Lecture 2.2 - Simple regression activity
Simple regression
Planning
Expectations
In this exercise, we are going to try and predict calories
- Pick a predictor variable that you think will affect
calories
Write down your expected relationship between the two variables – specify what you think the correlation will be (high, medium, low, positive, negative)
- Create a scatterplot of the relationship between the two variables
You can create a scatterplot (replacing the text <...>
with your data names) with:
ggplot(<dataset>, aes(x=<variable1>, y=<variable2>)) + geom_point()
Make a high-quality scatterplot of your two variables.
Write down a brief description of the relationship between the two, including your prediction of the correlation of the two and what values you expect the slope and intercept to be of the best fit line
Investigation
- Calculate the correlation between the two variables and record it.
- Was it stronger or weaker than you expected?
Remember, the code for correlation is:
cor(<dataset>$<variable1>, <dataset>$<variable2>, use="complete.obs")
Replace <dataset>
with your dataset’s name and <variable>
with the variable’s name that you are analyzing.
- Now let’s create some lines through the data.
scatterplot <- ggplot(<dataset>, aes(x=<predictor.variable>, y=<response.variable>))+ geom_point()
scatterplot + geom_abline(slope=<your.slope.estimate>, intercept=<your.intercept.estimate>)
Remember to replace the parts in
<>
with your own information.
- How well do you feel your best fit line fits the data?

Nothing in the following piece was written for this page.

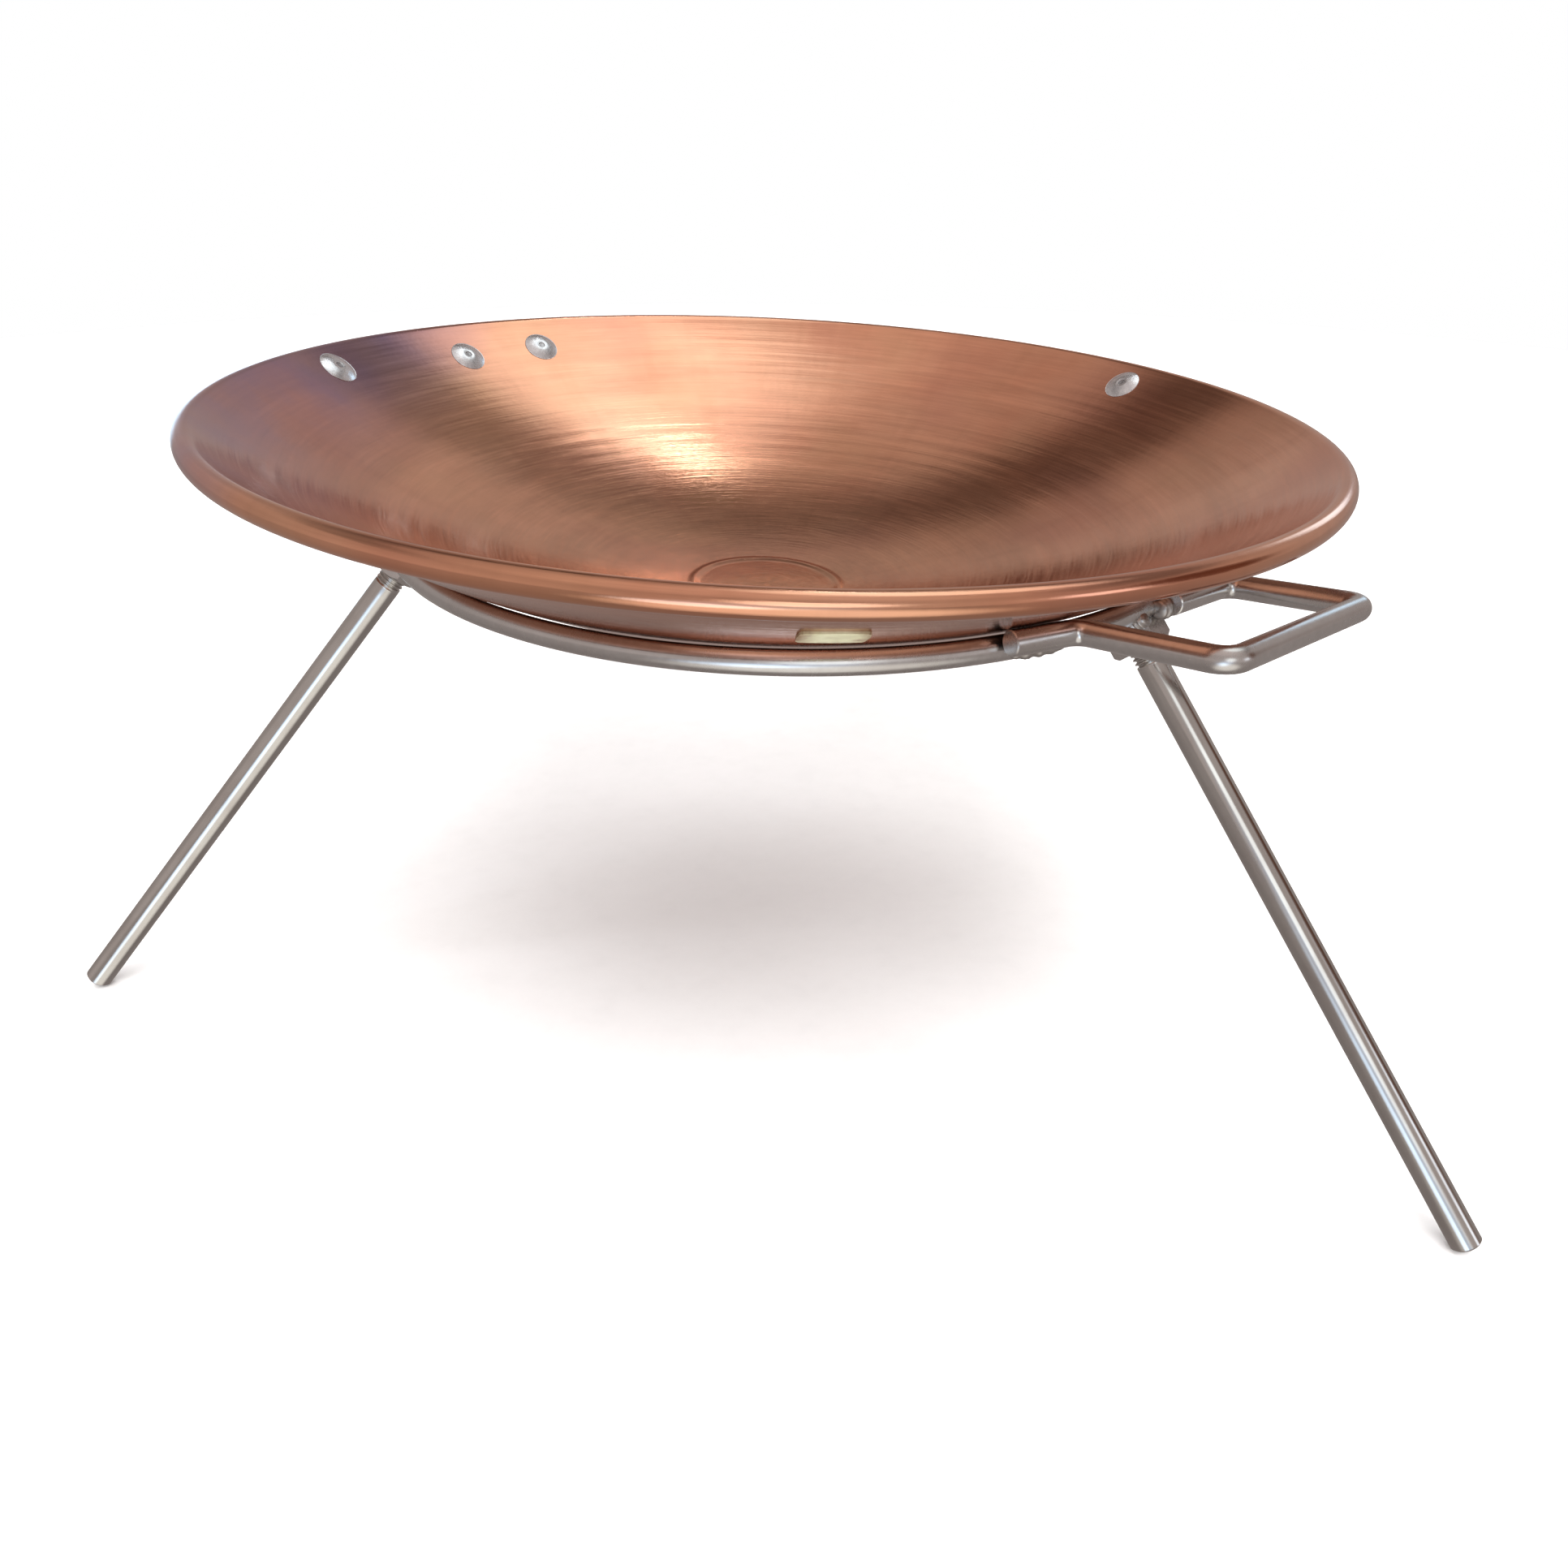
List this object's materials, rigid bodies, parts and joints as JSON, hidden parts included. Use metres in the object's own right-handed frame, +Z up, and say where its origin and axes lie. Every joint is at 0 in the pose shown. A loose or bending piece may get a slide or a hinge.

- Next run a regression to estimate the linear relationship between the two variables. We can do this with:
lmodel <- lm(<response.variable> ~ <predictor.variable>, data=<dataset>)
summary(lmodel)
Remember to replace <response.variable>
, <predictor.variable>
and <dataset>
with the data and variables you are using.
- Interpret your results – for every change in your predictor variable, how much does your response variable change?
- Compared to your expectations, is the predicted change a lot or a little?
Checking your work
- For the final step of part I, add a regression line to your plot. Do this by running the following command:
scatterplot <- ggplot(<dataset>, aes(x=<predictor.variable>, y=<response.variable>))+ geom_point()
scatterplot + geom_abline(slope=<regression.slope.estimate>, intercept=<regression.intercept.estimate>)
Instead of using your estimate from before, this time enter the slope and intercept generated by the regression in the previous step.
How close was your predicted best fit line compared to the regression line R generated? If they were different, why were they different?
Would either of your variables benefit from a transformation?
Simple regression extension
Calculating residuals
- Make a small table using the Quarto (manually make a table in visual mode) built-in table function. You should view any three observations in the dataset and, in the table, record the following information: one column being the item name, another being the item’s calories, the fourth being the item’s predictor variable value, the fifth being the predicted value based on the regression model, and the sixth being the size of the residual.
- How large were your residuals? Did the size of the residuals indicate to you that the regression line is a good fit or not?
Residual plotting
- Make a residual plot & standard deviation
Fortunately, RStudio can easily make a residual plot. When you run a regression, within the stored regression RStudio stores the values of \(\beta\).
Note that you will need to load broom
library for this code to work. You will be using the augment()
function that adds the residuals to a dataset for easy display and manipulation.
Note that in the lecture we viewed the predictor variable on the \(x\) axis of the residual plot. Here we are switching to viewing the response variable on the \(x\) axis here. If you think about it, the two plots are equivalent, simply rotated. But once we switch to thinking in higher dimensions, the only plot that makes sense is the residual plot with the response variable plotted.
# Save the model
<modelname> <- lm(<predictor.variable> ~ <response.variable>, data=<dataset>)
# Create the residuals database
<modelname>.augmented <- augment(<modelname>, <dataset>)
# Residual histogram plot
ggplot(<modelname>.augmented, aes(x=.resid)) +
geom_histogram(fill="blue4") +
labs(x="Residuals", y="Count")
# Residual scatterplot
ggplot(<modelname>.augmented, aes(<response variable>, .resid)) +
geom_point() +
geom_hline(yintercept = 0, color = "blue", linetype='dashed') +
labs(y = "Residuals", x="<name of response variable>")
- What can you conclude from the residual plots and the standard deviation calculation of the residuals? Does it indicate a good model fit or not?
Model fit
- Interpret the
R
squared
What can you conclude about your model based on the R
squared?
- Which observations are obvious outliers? How does your line of best fit change if you exclude some of the outliers?
If you are finished with this analysis, conduct the exercise again for a different predictor variable.